We paddled into the chop with spray flying at our faces. An easterly knocked us sideways and we aimed our bow for a blue breath between the rocks that I did not think we could make.
“This is our window, kid.”
The humps of broken shells rose around us. We had to pull ourselves through the passage with our hands — if the bow had twisted a few inches to the right or left we would have gotten hung up. The Bird Man put on his helmet and switched on the headlamp, it had gotten that dark. Shells glittered on either side of us like defunct treasure, washed a pearly rose and dish blue that glowed against the sky. The water was as narrow as a hallway, lapping the tall white walls of shells, and the green column of air on the other side of the tunnel stood open like a door. The underworld is coming next, I thought, and the muscles in my stomach tensed the way they did before a show. “Where is my SISTER?” I moaned through my teeth, too tired now for real hysteria but more determined than I’d ever been to find her.

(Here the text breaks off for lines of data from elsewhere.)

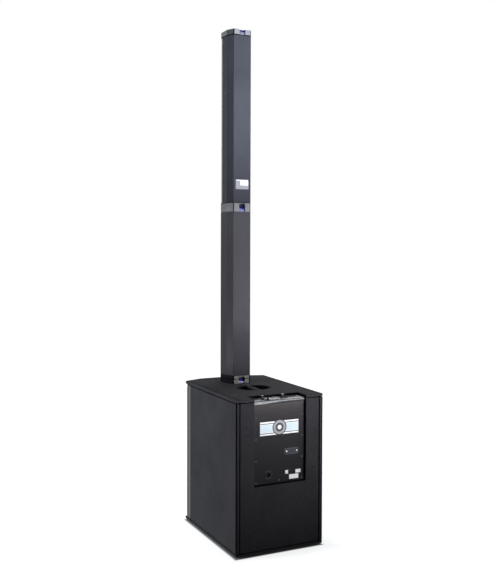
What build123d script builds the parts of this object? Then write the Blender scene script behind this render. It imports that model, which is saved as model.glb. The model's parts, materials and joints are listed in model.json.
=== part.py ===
from build123d import *
import math
import os

# Column PA system: a subwoofer cabinet with a mixer deck and an amplifier plate in its
# rear, and a slim column in two pieces, a plain spacer and a satellite speaker, that
# plug into each other and into a coupling base on the cabinet's top.
# Millimetres. +Z is up, the loudspeakers face -Y, and the controls face +Y and up.
# The origin is at the bottom centre of the whole object's bounding box.

# ---- driving dimensions: cabinet ----
cabinet_width = 400.0
cabinet_top = 635.0
panel_thickness = 15.0
lid_side_depth = 538.0
lid_bow_depth = 33.0
lid_bow_half_width = 115.0
lid_bow_radius = 57.5
lid_corner_radius = 8.0
panel_corner_radius = 5.0
panel_edge_radius = 5.0
edge_break = 1.5
seam_width = 3.6
seam_depth = 5.0
rear_inset = 1.0
foot_height = 6.0
foot_radius = 18.0
foot_draft = 1.8
foot_recess_radius = 5.4
foot_recess_depth = 2.5
foot_inset = 34.0
brace_gap = 42.0
brace_rail = 30.0
brace_window_radius = 25.0

# ---- driving dimensions: amplifier plate, deck and their housing ----
module_half_width = 116.5
module_bottom = 283.0
opening_radius = 5.0
plate_recess = 12.0
plate_thickness = 3.0
deck_drop = 12.0
deck_depth = 72.0
deck_lip_height = 15.0
deck_bend_radius = 2.8
housing_wall = 9.0
housing_ledge = 12.0
housing_depth = 118.0
module_clearance = 0.4
plate_screw_count = 4
plate_screw_low_margin = 9.0
plate_screw_high_margin = 65.0
plate_screw_inset = 10.5

# ---- driving dimensions: handle ----
handle_length = 140.0
handle_width = 116.0
handle_depth = 48.0
handle_wall = 3.0
handle_rim = 6.0
handle_bar_width = 19.0
handle_bar_height = 17.0
handle_bar_radius = 5.0
handle_from_rear = 243.0

# ---- driving dimensions: column ----
column_depth = 102.0
column_rear_half = 41.5
column_side_half = 59.0
column_facet_depth = 39.0
column_corner_radius = 5.0
column_inner_radius = 1.5
spacer_length = 769.0
satellite_length = 777.6
base_height = 20.0
top_cap_height = 27.0
bottom_cap_height = 16.0
tube_wall = 3.0
tube_fit = 0.2
cap_tongue = 10.0
cap_tongue_wall = 3.0
cap_edge_radius = 1.5
cap_seam_height = 2.0
cap_seam_depth = 1.5

# ---- driving dimensions: plug, socket and lock ----
plug_width = 60.0
plug_thickness = 34.0
plug_length = 40.0
plug_corner_radius = 3.6
plug_clearance = 0.4
plug_from_rear = 34.0
plug_root_height = 9.6
plug_flange = 5.0
plug_taper = 3.0
plug_taper_side = 1.5
plug_tab_slope = 3.0
groove_margin = 1.0
socket_wall = 3.0
socket_gap = 14.1
window_width = 29.0
base_window_height = 18.0
cap_window_height = 24.0
upper_window_height = 9.5
lock_setback = 10.0
lock_travel = 5.0
lock_clearance = 0.4
lock_side_clearance = 1.0
lock_rail = 2.5
lock_pad_reach = 5.0
lock_pad_draft = 1.0
contact_count = 4
contact_radius = 2.0
contact_length = 7.0
contact_pitch = 12.0
contact_clearance = 0.6

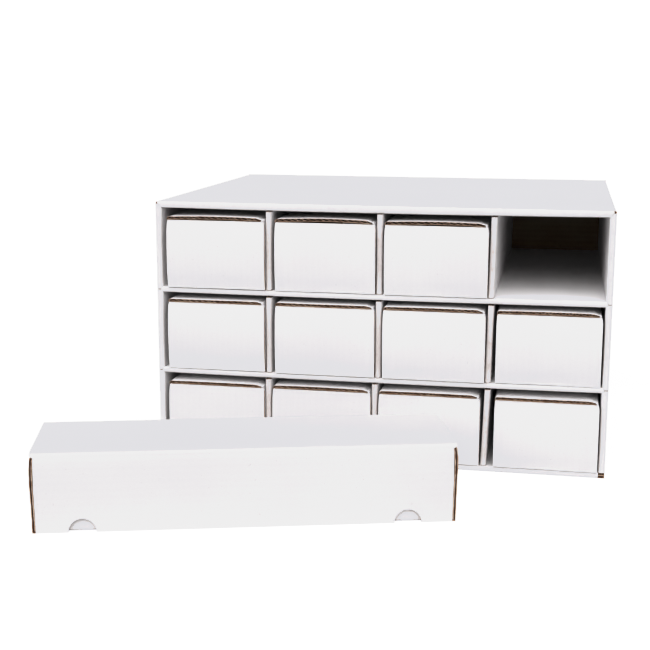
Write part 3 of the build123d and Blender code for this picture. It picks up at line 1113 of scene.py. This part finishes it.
# How bright each level of light is shown. Shadows are deepened, and whites come in gently, so that
# only the backdrop is pure white.
BRIGHTEST = 2.0  # the level at which the curve ends
TONES = (
    (0.01, 0.008), (0.03, 0.014), (0.06, 0.026), (0.12, 0.06), (0.2, 0.115), (0.36, 0.265),
    (0.66, 0.635), (0.72, 0.73), (0.88, 0.768), (0.95, 0.85), (1.05, 0.866), (1.2, 0.88),
    (1.4, 0.93), (1.7, 0.975),
)
BLUE = 2  # the curve of the blue light, which comes in a little sooner, so that the tops are cool
BLUE_TONES = {0.72: 0.762, 0.88: 0.792}
IMAGE_WIDTH = 650  # the photograph's, in pixels
FOCAL_LENGTH = 1230.72  # in the same pixels
SENSOR_WIDTH = 36.0  # in millimetres, as the lens is
CAMERA_SPOT = (0.1836, -1.4102, 0.3912)
# How far it is turned left, down and over, in radians
CAMERA_YAW, CAMERA_PITCH, CAMERA_ROLL = -0.1926, 0.1954, 0.0027


def table():
    """The floor that everything stands on."""
    reach = FLOOR_REACH
    mesh = bpy.data.meshes.new("table")
    corners = [(-reach, -reach, 0), (reach, -reach, 0), (reach, reach, 0), (-reach, reach, 0)]
    mesh.from_pydata(corners, [], [(0, 1, 2, 3)])
    mesh.materials.append(pale_floor())
    place_object("table", mesh)


def soft_light(name, towards, width, strength):
    """A soft light from so far away that it reaches every place alike."""
    lamp = bpy.data.lights.new(name, "SUN")
    lamp.angle = math.radians(width)
    lamp.energy = strength
    place_object(name, lamp).rotation_euler = Vector(towards).to_track_quat("-Z", "Y").to_euler()


def studio():
    """Soft light from above and in front, a little from behind, and a white backdrop that gives
    little light itself."""
    world = bpy.data.worlds.new("studio")
    air = Shading(world)
    dim = air.node("ShaderNodeBackground", {}, {"Color": PURE_WHITE, "Strength": AMBIENT})
    backdrop = air.node("ShaderNodeBackground", {}, {"Color": PURE_WHITE, "Strength": BACKDROP})
    mixed = air.node("ShaderNodeMixShader", {}, {0: air.by_eye(), 1: dim, 2: backdrop})
    air.node("ShaderNodeOutputWorld", {}, {"Surface": mixed})
    bpy.context.scene.world = world
    for light in LIGHTS:
        soft_light(*light)


def tones():
    """How light becomes the picture's brightness."""
    view = bpy.context.scene.view_settings
    view.view_transform = "Standard"
    view.use_curve_mapping = True
    view.curve_mapping.white_level = (BRIGHTEST,) * 3
    for channel, curve in enumerate(view.curve_mapping.curves[:3]):
        for light, shown in TONES:
            if channel == BLUE:
                shown = BLUE_TONES.get(light, shown)
            curve.points.new(light / BRIGHTEST, shown)
        for point in curve.points:
            point.handle_type = "VECTOR"
    view.curve_mapping.update()


def camera():
    """The photograph's view."""
    yaw, pitch, roll = CAMERA_YAW, CAMERA_PITCH, CAMERA_ROLL
    ahead = Vector((math.sin(yaw) * math.cos(pitch), math.cos(yaw) * math.cos(pitch), -math.sin(pitch)))
    level = Vector((math.cos(yaw), -math.sin(yaw), 0))
    upward = level.cross(ahead)
    right = level * math.cos(roll) + upward * math.sin(roll)
    up = upward * math.cos(roll) - level * math.sin(roll)
    lens = bpy.data.cameras.new("camera")
    lens.sensor_width = SENSOR_WIDTH
    lens.lens = SENSOR_WIDTH * FOCAL_LENGTH / IMAGE_WIDTH
    holder = place_object("camera", lens)
    turn = Matrix((right, up, -ahead)).transposed().to_4x4()
    holder.matrix_world = Matrix.Translation(CAMERA_SPOT) @ turn
    bpy.context.scene.camera = holder


table()
studio()
tones()
camera()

Probably if I had waited even a few seconds longer to glance at the sky, I wouldn’t have seen her ribbon: a flag of purple snagged amid the toothy piles of whelk. “Ossie!” I shouted out loud, but the Bird Man didn’t hear me over the wind. I imagined the ribbon catching there as she tried to squeeze through, her hair flying out in a white fan around her face. I stood up, keeping my arms on the shell mound so that I didn’t overturn the skiff, and I reached onto my toes to grab it; in the process I nearly fell out of the shallow hull, and the Bird Man had to grab my waist and jerk me down again.